В России с первых же дней войны были закрыты высшие военные учебные заведения: все обучающиеся ушли на фронт. Закрылись и наша Артиллерийская академия и офицерская стрелковая школа, где мне постоянно приходилось бывать для испытания новых образцов оружия и где я читал лекции офицерам переменного состава. Эти меры объяснялись теми же соображениями о молниеносном окончании войны: нет теперь времени на длительное обучение в академиях, как и нет места для различных опытных работ.
Спустя несколько дней после описанного мной заседания в Артиллерийском комитете я был вызван к начальнику нашего управления генералу Кузьмину-Караваеву. Он предложил мне отправиться в Японию для переговоров по снабжению русской армии оружием и патронами, а также для приемки всего того, что уступит России японское правительство. Меня посылали в качестве специалиста по оружейной и патронной части. Нашу миссию возглавлял заведующий артиллерийскими приемками генерал Гермониус.
Сборы были недолги: мы считали, что Япония быстро отпустит нам некоторое количество оружия из своих запасов. Захватив с собой лишь небольшие чемоданчики, в двадцатых числах августа мы уже катили в сибирском экспрессе на восток.
Встречные поезда попадались главным образом воинские. По Северной дороге двигались пехотные полки, артиллерия, казачьи части. Помню, что шли уже второочередные части, с более долгим сроком мобилизации. Путешествие было довольно скучным, ожидали все время свежих газет и тогда подолгу обсуждали телеграммы о ходе военных действий.
Как мы и предполагали, германцы направили свой главный удар на запад. Россия получила возможность закончить мобилизацию своих сил. Для сосредоточения русских войск этот вопрос имел первостепенное значение; если бы германцы напали в первую очередь на Россию, она должна была бы очистить передовой театр войны и сосредоточить свои армии по линии крепостей во избежание частичных поражений. Скорейшее выяснение главного удара германской армии — на запад или на восток — являлось тогда одной из самых ответственных задач. На организацию соответствующей разведки было обращено колоссальное внимание. И первый орден в ту войну был назначен организатору разведки за исключительно быстрое и исчерпывающее выяснение этого важнейшего вопроса. Это был тот самый офицер с лицом Наполеона, сопровождавший меня в секретные командировки за границу в 1913 и 1914 годах.

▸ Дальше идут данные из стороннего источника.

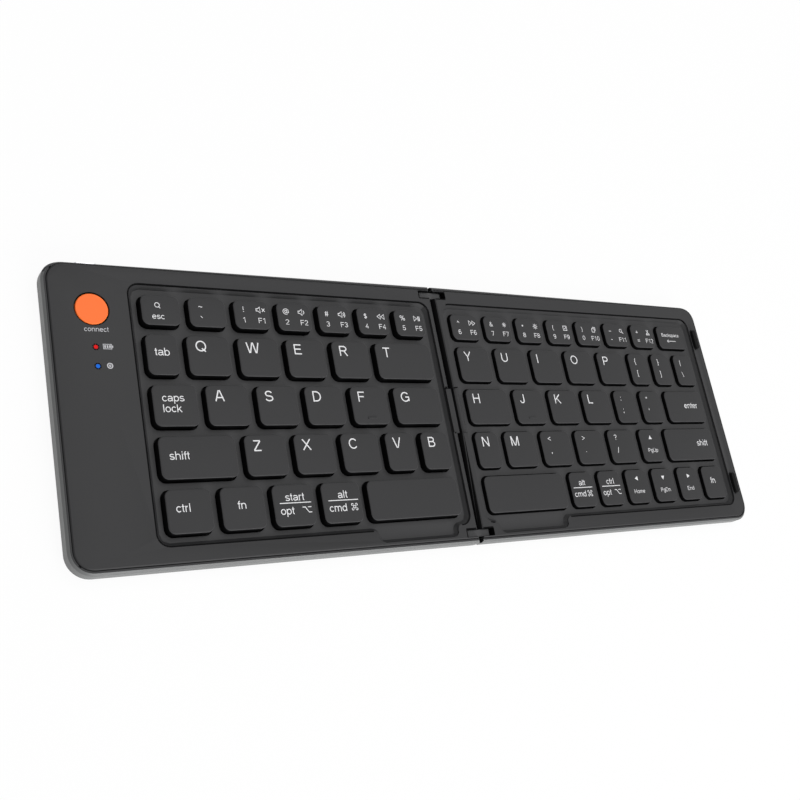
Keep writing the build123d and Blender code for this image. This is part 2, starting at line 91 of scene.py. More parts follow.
# ---------------------------------------------------------------- frame helpers
@dataclass(frozen=True)
class Box:
    """Axis-aligned box in the row frame."""

    low: Vector
    high: Vector

    @property
    def size(self) -> Vector:
        """Edge lengths."""
        return self.high - self.low

    @property
    def centre(self) -> Vector:
        """Middle point."""
        return (self.low + self.high) / 2


class Frame:
    """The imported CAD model, with what the looks ask of it."""

    def __init__(self) -> None:
        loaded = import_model()
        self.nodes: dict[str, bpy.types.Object] = loaded["nodes"]
        record = loaded["record"]
        bodies = record["behaviour"]["bodies"]
        self.body = {node: name for name, nodes in bodies.items() for node in nodes}
        self.slot = {part["node"]: part["material_slot"] for part in record["subparts"]}
        self.joint = {joint["child"]: joint for joint in record["behaviour"]["joints"]}

    def box(self, node: str) -> Box:
        """Bounds of one node.

        Args:
            node: CAD node's name.

        Returns:
            Its box at rest.
        """
        return Box(*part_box(node))

    def merged_mesh(self, node: str) -> bmesh.types.BMesh:
        """Copy of a node's mesh with the vertices of neighbouring faces joined.

        Args:
            node: CAD node's name.

        Returns:
            A new bmesh that the caller frees.
        """
        bm = bmesh.new()
        bm.from_mesh(self.nodes[node].data)
        bmesh.ops.remove_doubles(bm, verts=bm.verts, dist=0.5e-6)
        return bm

    def islands(self, node: str) -> list[Box]:
        """Bounds of each separate piece of a node, from left to right.

        Args:
            node: CAD node's name.

        Returns:
            One box per connected piece.
        """
        bm = self.merged_mesh(node)
        boxes, seen = [], set()
        for start in bm.verts:
            if start in seen:
                continue
            stack, found = [start], []
            seen.add(start)
            while stack:
                vert = stack.pop()
                found.append(vert.co)
                for edge in vert.link_edges:
                    other = edge.other_vert(vert)
                    if other not in seen:
                        seen.add(other)
                        stack.append(other)
            low = Vector(min(co[axis] for co in found) for axis in range(3))
            high = Vector(max(co[axis] for co in found) for axis in range(3))
            boxes.append(Box(low, high))
        bm.free()
        return sorted(boxes, key=lambda box: box.low.x)

    def stand_in(self, obj: bpy.types.Object, node: str) -> bpy.types.Object:
        """Shows obj in place of a node, on that node's body.

        Args:
            obj: Finished piece, in place.
            node: CAD node that it stands for.

        Returns:
            The same object.
        """
        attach(obj, self.body[node])
        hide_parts(node)
        return obj

    def add_to(self, obj: bpy.types.Object, node: str, slot: str | None = None) -> bpy.types.Object:
        """Adds obj to the body of a node, beside the node itself.

        Args:
            obj: Finished piece, in place.
            node: CAD node on whose body it rides.
            slot: Material slot, if not the node's own. Not used.

        Returns:
            The same object.
        """
        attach(obj, self.body[node])
        return obj


def new_object(name: str, mesh: bpy.types.Mesh) -> bpy.types.Object:
    """Links a mesh into the scene.

    Args:
        name: Object's name.
        mesh: Its mesh.

    Returns:
        The new object.
    """
    obj = bpy.data.objects.new(name, mesh)
    bpy.context.scene.collection.objects.link(obj)
    return obj


def applied(obj: bpy.types.Object) -> bpy.types.Object:
    """Replaces an object's mesh by its evaluated one and drops the modifiers.

    Args:
        obj: Object with modifiers.

    Returns:
        The same object, with a plain mesh.
    """
    bpy.context.view_layer.update()
    evaluated = obj.evaluated_get(bpy.context.evaluated_depsgraph_get())
    mesh = bpy.data.meshes.new_from_object(evaluated)
    obj.modifiers.clear()
    obj.data = mesh
    return obj


def mark_edges(mesh: bpy.types.Mesh, width: float) -> None:
    """Notes which faces belong to rounded edges, where the finish is drawn paler, partly from use and partly as a
    painted highlight.

    Args:
        mesh: Finished mesh.
        width: Faces narrower than this and turned upwards at a slant count as an edge.
    """
    marks = mesh.attributes.new(EDGE, "FLOAT", "FACE")
    for polygon in mesh.polygons:
        corners = [mesh.vertices[index].co for index in polygon.vertices]
        girth = sum((corner - corners[i - 1]).length for i, corner in enumerate(corners))
        narrow = 2 * polygon.area / max(girth, 1e-9) < width
        marks.data[polygon.index].value = float(narrow and 0.2 < polygon.normal.z < 0.98)


# ---------------------------------------------------------------- colours and finishes
def linear(colour: Sequence[int]) -> tuple[float, float, float, float]:
    """Scene-linear value of an sRGB colour.

    Args:
        colour: Red, green and blue from 0 to 255.

    Returns:
        Linear red, green, blue and an alpha of 1.
    """
    parts = [part / 255 for part in colour]
    red, green, blue = (p / 12.92 if p <= 0.04045 else ((p + 0.055) / 1.055) ** 2.4 for p in parts)
    return red, green, blue, 1.0


class Shader:
    """Small helper that adds nodes to one material's tree."""

    def __init__(self, name: str) -> None:
        self.material = bpy.data.materials.new(name)
        self.material.use_nodes = True
        self.tree = self.material.node_tree
        self.tree.nodes.clear()
        self.output = self.tree.nodes.new("ShaderNodeOutputMaterial")

    def node(self, kind: str, **inputs: object) -> bpy.types.Node:
        """Adds a node and sets its sockets.

        Args:
            kind: Blender node type.
            inputs: Socket values or source sockets, underscores for spaces.

        Returns:
            The node.
        """
        node = self.tree.nodes.new(kind)
        for name, value in inputs.items():
            socket = node.inputs[name.replace("_", " ")]
            if isinstance(value, bpy.types.NodeSocket):
                self.tree.links.new(value, socket)
            else:
                socket.default_value = value
        return node

    def place(self) -> bpy.types.NodeSocket:
        """Object coordinates, which stay with the piece as it moves."""
        return self.node("ShaderNodeTexCoord").outputs["Object"]

    def noise(self, size: float, detail: float = 3.0) -> bpy.types.NodeSocket:
        """Noise whose features are about size metres across."""
        made = self.node("ShaderNodeTexNoise", Vector=self.place(), Scale=1 / size, Detail=detail)
        return made.outputs["Fac"]

    def ramp(self, value: bpy.types.NodeSocket, low: float, high: float) -> bpy.types.NodeSocket:
        """Maps 0 to 1 onto low to high."""
        made = self.node("ShaderNodeMapRange", Value=value, To_Min=low, To_Max=high)
        return made.outputs["Result"]

    def mix(
        self,
        factor: bpy.types.NodeSocket,
        first: Sequence[float],
        second: Sequence[float],
    ) -> bpy.types.NodeSocket:
        """Blends two fixed colours by a factor."""
        made = self.tree.nodes.new("ShaderNodeMix")
        made.data_type = "RGBA"
        self.tree.links.new(factor, made.inputs[0])
        made.inputs[6].default_value = first
        made.inputs[7].default_value = second
        return made.outputs[2]

    def bump(self, height: bpy.types.NodeSocket, depth: float) -> bpy.types.NodeSocket:
        """Surface relief depth metres deep."""
        made = self.node("ShaderNodeBump", Height=height, Distance=depth, Strength=1.0)
        return made.outputs["Normal"]

    def finish(self, surface: bpy.types.Node) -> bpy.types.Material:
        """Joins the surface to the output."""
        self.tree.links.new(surface.outputs[0], self.output.inputs["Surface"])
        return self.material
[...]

Несмотря на встречные воинские поезда, передвижение наше шло довольно удачно, без всяких остановок и задержек в пути. Мы миновали Урал, пересекли степную полосу Западной Сибири с ее базграничными просторами, гигантскими реками и мостами, зорко охраняемыми многочисленными патрулями. Далее пошла сибирская тайга — унылая, мрачная, с непроходимыми болотами, с повалившимися или торчащими вверх засохшими деревьями, вздымающими к небу свои искривленные сучья.

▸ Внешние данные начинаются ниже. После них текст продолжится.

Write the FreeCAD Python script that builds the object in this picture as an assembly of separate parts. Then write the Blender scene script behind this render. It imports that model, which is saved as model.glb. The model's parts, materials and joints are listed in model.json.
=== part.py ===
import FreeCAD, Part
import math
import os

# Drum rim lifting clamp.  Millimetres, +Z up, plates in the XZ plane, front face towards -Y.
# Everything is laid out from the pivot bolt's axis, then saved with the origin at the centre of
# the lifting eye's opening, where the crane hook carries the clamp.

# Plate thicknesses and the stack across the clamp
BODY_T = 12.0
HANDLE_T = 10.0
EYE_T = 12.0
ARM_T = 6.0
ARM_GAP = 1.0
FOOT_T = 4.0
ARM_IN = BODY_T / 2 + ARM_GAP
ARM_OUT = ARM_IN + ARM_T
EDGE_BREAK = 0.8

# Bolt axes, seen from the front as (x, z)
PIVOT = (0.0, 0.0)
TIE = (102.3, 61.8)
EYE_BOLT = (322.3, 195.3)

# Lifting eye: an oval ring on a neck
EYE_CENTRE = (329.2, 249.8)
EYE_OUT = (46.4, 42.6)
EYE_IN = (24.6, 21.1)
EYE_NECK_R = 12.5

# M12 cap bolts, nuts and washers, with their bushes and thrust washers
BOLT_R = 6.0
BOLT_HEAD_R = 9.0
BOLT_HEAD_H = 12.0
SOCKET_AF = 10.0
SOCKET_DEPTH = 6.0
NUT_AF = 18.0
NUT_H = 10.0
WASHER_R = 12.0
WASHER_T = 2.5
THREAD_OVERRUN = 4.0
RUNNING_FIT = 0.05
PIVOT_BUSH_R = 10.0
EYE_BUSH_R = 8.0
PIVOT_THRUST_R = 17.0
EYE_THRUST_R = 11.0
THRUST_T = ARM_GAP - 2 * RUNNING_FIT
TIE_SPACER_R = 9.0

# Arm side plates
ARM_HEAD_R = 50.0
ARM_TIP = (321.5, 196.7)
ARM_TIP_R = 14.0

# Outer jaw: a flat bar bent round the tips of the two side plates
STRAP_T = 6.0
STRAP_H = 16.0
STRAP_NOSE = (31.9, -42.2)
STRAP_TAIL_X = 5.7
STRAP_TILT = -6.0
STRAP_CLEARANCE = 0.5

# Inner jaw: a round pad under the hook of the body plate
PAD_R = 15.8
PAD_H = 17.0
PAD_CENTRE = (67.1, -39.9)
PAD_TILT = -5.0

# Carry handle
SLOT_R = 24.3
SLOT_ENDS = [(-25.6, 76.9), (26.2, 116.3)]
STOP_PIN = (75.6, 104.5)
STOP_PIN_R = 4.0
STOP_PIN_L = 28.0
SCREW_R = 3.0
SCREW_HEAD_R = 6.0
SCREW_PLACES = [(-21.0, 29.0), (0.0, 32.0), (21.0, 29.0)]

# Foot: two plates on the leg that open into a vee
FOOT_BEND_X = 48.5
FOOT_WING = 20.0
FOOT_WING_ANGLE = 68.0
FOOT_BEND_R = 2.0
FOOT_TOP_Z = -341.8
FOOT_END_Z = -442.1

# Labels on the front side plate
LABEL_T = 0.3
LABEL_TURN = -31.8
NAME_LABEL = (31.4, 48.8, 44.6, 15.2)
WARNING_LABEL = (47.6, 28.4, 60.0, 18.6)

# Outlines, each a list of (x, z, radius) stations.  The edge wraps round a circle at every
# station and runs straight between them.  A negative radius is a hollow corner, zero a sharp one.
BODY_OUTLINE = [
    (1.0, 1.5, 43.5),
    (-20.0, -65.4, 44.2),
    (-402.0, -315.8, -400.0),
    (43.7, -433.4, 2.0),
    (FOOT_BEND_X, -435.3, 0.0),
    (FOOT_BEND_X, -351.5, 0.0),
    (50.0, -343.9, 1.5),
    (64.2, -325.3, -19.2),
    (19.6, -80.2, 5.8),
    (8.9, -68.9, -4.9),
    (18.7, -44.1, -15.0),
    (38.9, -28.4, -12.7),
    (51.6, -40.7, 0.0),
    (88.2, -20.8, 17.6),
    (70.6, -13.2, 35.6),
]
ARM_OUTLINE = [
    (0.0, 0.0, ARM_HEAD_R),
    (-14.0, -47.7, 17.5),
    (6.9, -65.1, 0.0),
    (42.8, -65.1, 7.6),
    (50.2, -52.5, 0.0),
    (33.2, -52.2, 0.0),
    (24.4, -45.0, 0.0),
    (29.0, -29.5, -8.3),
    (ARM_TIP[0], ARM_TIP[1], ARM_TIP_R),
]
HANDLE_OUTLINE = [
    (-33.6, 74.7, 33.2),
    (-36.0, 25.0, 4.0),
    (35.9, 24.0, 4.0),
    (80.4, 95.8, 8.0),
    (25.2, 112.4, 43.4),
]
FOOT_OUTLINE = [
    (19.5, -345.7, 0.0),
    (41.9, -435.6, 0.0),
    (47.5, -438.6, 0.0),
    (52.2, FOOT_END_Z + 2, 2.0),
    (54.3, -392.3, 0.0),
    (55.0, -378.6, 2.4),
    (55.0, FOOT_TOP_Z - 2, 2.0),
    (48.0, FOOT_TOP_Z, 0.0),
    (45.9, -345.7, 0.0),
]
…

Во Владивостоке нас как громом поразило известие о разгроме 2-й русской армии генерала Самсонова в Восточной Пруссии. Оно даже омрачило радость от сражения под Гумбиненом, блестяще выигранного русскими. Мы стали обсуждать причины поражения самсоновской армии.
Мы знали, что немцы применяли в больших масштабах тяжелую артиллерию. Это морально подавляло наши необстрелянные части. А у Самсонова артиллерии почти не было! Но главная причина — это слишком ранний переход в наступление 2-й армии, когда она не была еще полностью готова к боевым, действиям. Здесь сказалось стремление русского главного командования во что бы то ни стало честно выполнить свои обязательства перед французами и оттянуть на себя германские силы, не сообразуясь со степенью готовности своих армий. Эта цель была достигнута: несколько германских корпусов были сняты с французского фронта для переброски на русский. Снятие этих корпусов сильно повлияло на исход генерального сражения на Марне, когда был приостановлен марш немцев к Парижу. Казалось, что и русское командование было вправе ожидать в трудные часы помощи от своих союзников. Увы, как горько нам пришлось в этом разочароваться!